Harga minyak dunia awalnya telah mengalami kenaikan yang cukup signifikan selama proses pemulihan ekonomi pasca pandemi COVID-19. Hal ini diakibatkan pasokan minyak yang tersedia di dunia gagal dan tidak dapat mengimbangi peningkatan jumlah permintaan minyak oleh negara-negara yang sedang melakukan proses pemulihan industri. Kemudian perang Rusia-Ukraina juga turut memberikan kontribusi dalam peningkatan harga minyak dunia sebab mengganggu kegiatan ekspor minyak dari Rusia. Selain itu, Rusia juga telah menjadi produsen minyak terbesar yang ketiga di dunia.

Rusia cukup baik memanfaatkan peluang yang dapat memberikan keuntungan dalam perang antara negaranya dengan Ukraina. Disaat harga minyak dunia sedang meningkat secara signifikan, Rusia menjual pasokan minyak dengan harga dibawah pasar. Meskipun menjual dengan harga yang lebih murah daripada harga umum yang berlaku di pasar, Rusia ternyata tetap mendapatkan keuntungan yang sangat besar setiap harinya. Minyak yang diproduksi Rusia ini dijual dengan harga yang lebih rendah sebesar 30 persen dibawah harga pasar. Namun berdasarkan pernyataan dari Sandiaga Uno, dengan harga ini Rusia masih memperoleh keuntungan yang cukup besar setiap harinya yakni sebanyak USD 6 miliar.

Daya tarik tawaran Rusia

Wacana mengenai impor minyak dari Rusia yang kembali muncul di tengah ancaman serius mengenai geopolitik dan geoekonomi global akibat konflik Rusia-Ukraina.
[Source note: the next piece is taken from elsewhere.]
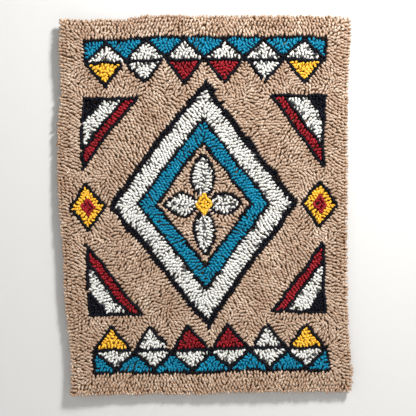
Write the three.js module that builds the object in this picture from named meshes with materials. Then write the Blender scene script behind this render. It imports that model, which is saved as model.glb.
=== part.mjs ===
// A hooked wall hanging: one upright panel of cloth, its front covered with short yarn loops.
// Millimetres, +Z up. The panel hangs against the plane y = 0 and its pile faces -Y. The origin is the
// middle of the top edge, on that plane.
import * as THREE from 'three';

// Driving dimensions.
const panelHeight = 606;
const halfWidth = 231;
const clothDepth = 2.2; // the foundation cloth and the flat stitches on its back
const pileDepth = 7.6; // the loops, from the cloth to their tips
const pileSway = 0.7; // how far the loop tips rise and fall over the panel
const cornerPull = 5; // how far each corner falls short of a sharp one
const cornerPower = 24; // the higher this is, the nearer to the corner the pull begins
const columns = 26; // of the grid that the panel is built on
const rows = 34;

// How far each side edge bows out from halfWidth, at a distance down from the top.
const sideEdges = [
  { down: 0, left: 4, right: 4 },
  { down: 55, left: 1, right: 0 },
  { down: 120, left: 0, right: -2 },
  { down: 175, left: 5, right: -3 },
  { down: 265, left: 4, right: -3 },
  { down: 370, left: -4, right: -4 },
  { down: 460, left: -8, right: -3 },
  { down: 530, left: -16, right: 0 },
  { down: 580, left: -17, right: 5 },
  { down: panelHeight, left: -16, right: 5 },
];

// How far the top edge dips below the origin, and how far the bottom edge falls past panelHeight, at a
// distance across from the left edge.
const endEdges = [
  { across: 0, topDip: 7, bottomDrop: 4 },
  { across: 65, topDip: 7, bottomDrop: 1 },
  { across: 80, topDip: 4.5, bottomDrop: 0 },
  { across: 98, topDip: 7, bottomDrop: 2 },
  { across: 130, topDip: 1, bottomDrop: 1 },
  { across: 225, topDip: 0, bottomDrop: 1 },
  { across: 245, topDip: 0, bottomDrop: -1 },
  { across: 395, topDip: 0.5, bottomDrop: -3 },
  { across: 2 * halfWidth, topDip: 3, bottomDrop: -2 },
];

// The rounded rim, from the turned edge of the cloth to the loops on the front. inset is measured in from
// the outline, and depth out from the back of the cloth.
const rim = [
  { inset: 5, depth: 0 },
  { inset: 1.6, depth: 1.6 },
  { inset: 0, depth: 5 },
  { inset: 1.8, depth: 8.2 },
  { inset: 6.5, depth: clothDepth + pileDepth },
];
const backRing = rim[0];
const frontRing = rim[rim.length - 1];

// Where the panel stands off the plane behind it. A lift starts at a distance from the panel's middle line,
// or from its top, and is at its height at the edge, where it swells and fades along the edge.
const lifts = {
  left: { start: 120, height: 8, swell: 0.35, wave: 330, phase: 0.6 },
  right: { start: 140, height: 3.5, swell: 0.4, wave: 410, phase: 2.1 },
  bottom: { start: 370, height: 6, swell: 0.3, wave: 300, phase: 1.2 },
};

// The long slow waves of the pile's face, by how far they run and how much of pileSway they take.
const faceWaves = { across: 31, down: 43, diagonal: 17, diagonalShare: 0.4, phase: 0.8 };

// A smooth function through the rows of a table.
function curveThrough(table, at, value) {
  const curve = new THREE.CubicInterpolant(table.map((row) => row[at]), table.map((row) => row[value]), 1);
  return (distance) => curve.evaluate(distance)[0];
}

const leftBow = curveThrough(sideEdges, 'down', 'left');
const rightBow = curveThrough(sideEdges, 'down', 'right');
const topDip = curveThrough(endEdges, 'across', 'topDip');
const bottomDrop = curveThrough(endEdges, 'across', 'bottomDrop');

// The place inside the outline that is u of the way across and v of the way down.
function placeInOutline(u, v) {
  const across = 2 * halfWidth * u;
  const down = panelHeight * v;
  const x = THREE.MathUtils.lerp(-halfWidth - leftBow(down), halfWidth + rightBow(down), u);
  const z = THREE.MathUtils.lerp(-topDip(across), -panelHeight - bottomDrop(across), v);
  const [sideways, upward] = [2 * u - 1, 1 - 2 * v];
  const pull = cornerPull * Math.abs(sideways * upward) ** cornerPower;
  return { x: x - pull * Math.sign(sideways), z: z - pull * Math.sign(upward) };
}

function liftAt(lift, distance, edge, along) {
  const rise = THREE.MathUtils.clamp((distance - lift.start) / (edge - lift.start), 0, 1);
  const wave = Math.sin((2 * Math.PI * along) / lift.wave + lift.phase);
  return lift.height * (1 - lift.swell + lift.swell * wave) * rise * rise;
}

function standOff(x, z) {
  return liftAt(lifts.left, -x, halfWidth, -z)
    + liftAt(lifts.right, x, halfWidth, -z)
    + liftAt(lifts.bottom, -z, panelHeight, x + halfWidth);
}

function faceSway(x, z) {
  const { across, down, diagonal, diagonalShare, phase } = faceWaves;
  const squareOn = Math.sin(x / across + phase) * Math.cos(z / down);
  return pileSway * (squareOn + diagonalShare * Math.sin((x + z) / diagonal));
}

// The point of a ring of the rim, or of the sheet that the ring bounds, at a place in the grid.
function pointAt(column, row, ring) {
  const insetU = ring.inset / (2 * halfWidth);
  const insetV = ring.inset / panelHeight;
  const u = insetU + (1 - 2 * insetU) * (column / columns);
  const v = insetV + (1 - 2 * insetV) * (row / rows);
  const { x, z } = placeInOutline(u, v);
  const sway = ring === frontRing ? faceSway(x, z) : 0;
  return [x, -standOff(x, z) - ring.depth - sway, z];
}

// The border of the grid, walked once round from the top left: across, down, back and up.
function borderCells() {
  const cells = [];
  for (let column = 0; column < columns; column += 1) cells.push([column, 0]);
  for (let row = 0; row < rows; row += 1) cells.push([columns, row]);
  for (let column = columns; column > 0; column -= 1) cells.push([column, rows]);
  for (let row = rows; row > 0; row -= 1) cells.push([0, row]);
  return cells;
}

function panelGeometry() {
  const points = [];
  const faces = [];

  function addPoint(point) {
    points.push(point);
    return points.length - 1;
  }

  function addQuad(a, b, c, d) {
    faces.push(a, b, c, a, c, d);
  }

  function addSheet(ring) {
    const sheet = [];
    for (let row = 0; row <= rows; row += 1) {
      const line = [];
      for (let column = 0; column <= columns; column += 1) line.push(addPoint(pointAt(column, row, ring)));
      sheet.push(line);
    }
    return sheet;
  }

  const back = addSheet(backRing);
  const front = addSheet(frontRing);
  for (let row = 0; row < rows; row += 1) {
    for (let column = 0; column < columns; column += 1) {
      const [below, right] = [row + 1, column + 1];
      addQuad(front[row][column], front[below][column], front[below][right], front[row][right]);
      addQuad(back[row][column], back[row][right], back[below][right], back[below][column]);
    }
  }

  const border = borderCells();
  const rings = rim.map((ring) => border.map(([column, row]) => {
    if (ring === backRing) return back[row][column];
    if (ring === frontRing) return front[row][column];
    return addPoint(pointAt(column, row, ring));
  }));
  for (let index = 1; index < rings.length; index += 1) {
    const [inner, outer] = [rings[index - 1], rings[index]];
    border.forEach((cell, step) => {
      const next = (step + 1) % border.length;
      addQuad(inner[step], outer[step], outer[next], inner[next]);
    });
  }

  const geometry = new THREE.BufferGeometry();
  geometry.setAttribute('position', new THREE.Float32BufferAttribute(points.flat(), 3));
  geometry.setIndex(faces);
  geometry.computeVertexNormals();
  return geometry;
}

const yarn = new THREE.MeshStandardMaterial({ color: 0xb08d6e, roughness: 0.95, metalness: 0 });

const hanging = new THREE.Mesh(panelGeometry(), yarn);
hanging.name = 'hanging';

const part = new THREE.Group();
part.add(hanging);

export default part;
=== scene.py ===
import math

import bpy
import numpy as np
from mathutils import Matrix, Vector, kdtree
from mathutils.bvhtree import BVHTree


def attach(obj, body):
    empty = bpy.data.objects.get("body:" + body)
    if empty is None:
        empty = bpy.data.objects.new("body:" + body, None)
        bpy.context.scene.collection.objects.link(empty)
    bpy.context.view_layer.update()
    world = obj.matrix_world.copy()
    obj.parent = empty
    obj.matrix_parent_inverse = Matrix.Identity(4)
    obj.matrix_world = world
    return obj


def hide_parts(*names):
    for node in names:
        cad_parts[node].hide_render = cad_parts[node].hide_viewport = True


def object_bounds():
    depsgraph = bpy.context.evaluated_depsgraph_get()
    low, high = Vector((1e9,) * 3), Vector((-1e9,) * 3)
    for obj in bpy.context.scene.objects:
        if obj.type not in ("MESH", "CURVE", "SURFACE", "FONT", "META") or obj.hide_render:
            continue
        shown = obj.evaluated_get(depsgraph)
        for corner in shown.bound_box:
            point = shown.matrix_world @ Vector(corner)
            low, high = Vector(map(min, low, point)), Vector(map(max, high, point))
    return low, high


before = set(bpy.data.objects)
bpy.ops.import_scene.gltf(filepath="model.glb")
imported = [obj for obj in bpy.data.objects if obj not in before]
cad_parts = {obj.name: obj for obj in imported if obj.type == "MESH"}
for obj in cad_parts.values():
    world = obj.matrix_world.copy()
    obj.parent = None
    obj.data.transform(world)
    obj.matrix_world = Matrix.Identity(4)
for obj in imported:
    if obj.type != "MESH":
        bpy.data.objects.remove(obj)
cadLow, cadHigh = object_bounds()
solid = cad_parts["hanging"]
middle = (cadLow + cadHigh) / 2
mm = 0.001  # the design and the yarn are in millimetres, the scene in metres
rng = np.random.default_rng(41)
print("stage: frame loaded")


def addObject(name, data):
    made = bpy.data.objects.new(name, data)
    bpy.context.scene.collection.objects.link(made)
    return made


# camera
cameraSettings = {
    "lens": 60.0,
    "sensor": 36.0,
    "shownHeight": 0.6642,  # metres of the panel's plane from top to bottom of the view
    "aimAcross": 0.0055,  # the panel sits a little left of the middle of the view
    "aimUp": -0.005,
}


def makeCamera(settings):
    camera = addObject("camera", bpy.data.cameras.new("camera"))
    camera.data.lens = settings["lens"]
    camera.data.sensor_width = settings["sensor"]
    distance = settings["shownHeight"] * settings["lens"] / settings["sensor"]
    camera.location = (middle.x + settings["aimAcross"], cadLow.y - distance, middle.z + settings["aimUp"])
    camera.rotation_euler = (math.radians(90), 0, 0)
    bpy.context.scene.camera = camera


makeCamera(cameraSettings)


# the solid's outline and back, measured
measureSettings = {
    "samples": 161,  # along each edge
    "cornerClear": 0.03,  # of an edge's length at each end, where the corners are rounded
    "onward": 9,  # samples that say which way an edge runs on into its corner
    "cornerPull": 0.005,  # how far each of the solid's corners falls short of a sharp one
    "cornerPower": 24,
    "backInset": 0.012,  # the back is read this far inside the outline
    "backGrid": (49, 65),
    "behind": 0.2,  # and from this far behind
}


def crossings(points, edges, along, across, at):
    # where the mesh's edges cross a line at this place along one axis: the lowest and highest of the other
    low, high = points[edges[:, 0]], points[edges[:, 1]]
    swap = low[:, along] > high[:, along]
    low[swap], high[swap] = high[swap], low[swap].copy()
    hit = (low[:, along] <= at) & (high[:, along] > at)
    low, high = low[hit], high[hit]
    share = (at - low[:, along]) / (high[:, along] - low[:, along])
    found = low[:, across] + share * (high[:, across] - low[:, across])
    return found.min(), found.max()


def measureOutline(settings):
    # left and right by share of the height from the bottom, bottom and top by share of the width
    data = solid.data
    points = np.empty(len(data.vertices) * 3)
    data.vertices.foreach_get("co", points)
    points = points.reshape(-1, 3)
    edges = np.empty(len(data.edges) * 2, np.int64)
    data.edges.foreach_get("vertices", edges)
    edges = edges.reshape(-1, 2)
    clear = settings["cornerClear"]
    shares = np.linspace(clear, 1 - clear, settings["samples"])
    heights = cadLow.z + (cadHigh.z - cadLow.z) * shares
    left, right = np.array([crossings(points, edges, 2, 0, z) for z in heights]).T
    lowEnds = left[0] + (right[0] - left[0]) * shares
    highEnds = left[-1] + (right[-1] - left[-1]) * shares
    bottom = np.array([crossings(points, edges, 0, 2, x)[0] for x in lowEnds])
    top = np.array([crossings(points, edges, 0, 2, x)[1] for x in highEnds])
    k = settings["onward"]
    onward = clear / (shares[k] - shares[0])
    pull = settings["cornerPull"] * np.abs(2 * shares - 1) ** settings["cornerPower"]
    edge = {"shares": np.concatenate([[0], shares, [1]])}
    sides = (("left", left, -1), ("right", right, 1), ("bottom", bottom, -1), ("top", top, 1))
    for name, values, outward in sides:
        values = values + outward * pull
        first = values[0] + (values[0] - values[k]) * onward
        last = values[-1] + (values[-1] - values[-1 - k]) * onward
        edge[name] = np.concatenate([[first], values, [last]])
    return edge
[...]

Seperti yang diketahui, harga minyak di pasar internasional mengalami kenaikan yang cukup tajam akibat adanya konflik Rusia-Ukraina. Untuk mengatasi harga minyak yang melambung tinggi, pemerintah didorong untuk mengimpor minyak mentah dari Rusia yang harganya lebih murah 30% dibanding dengan harga di pasar internasional. Pembelian minyak mentah dari Rusia diyakini dapat menekan beban subsidi energi yang sudah terlanjur lebar pada pertengahan tahun 2022. Selain itu, mengimpor minyak mentah dari rusia nantinya juga dapat menekan harga BBM subsidi di tengah masyarakat.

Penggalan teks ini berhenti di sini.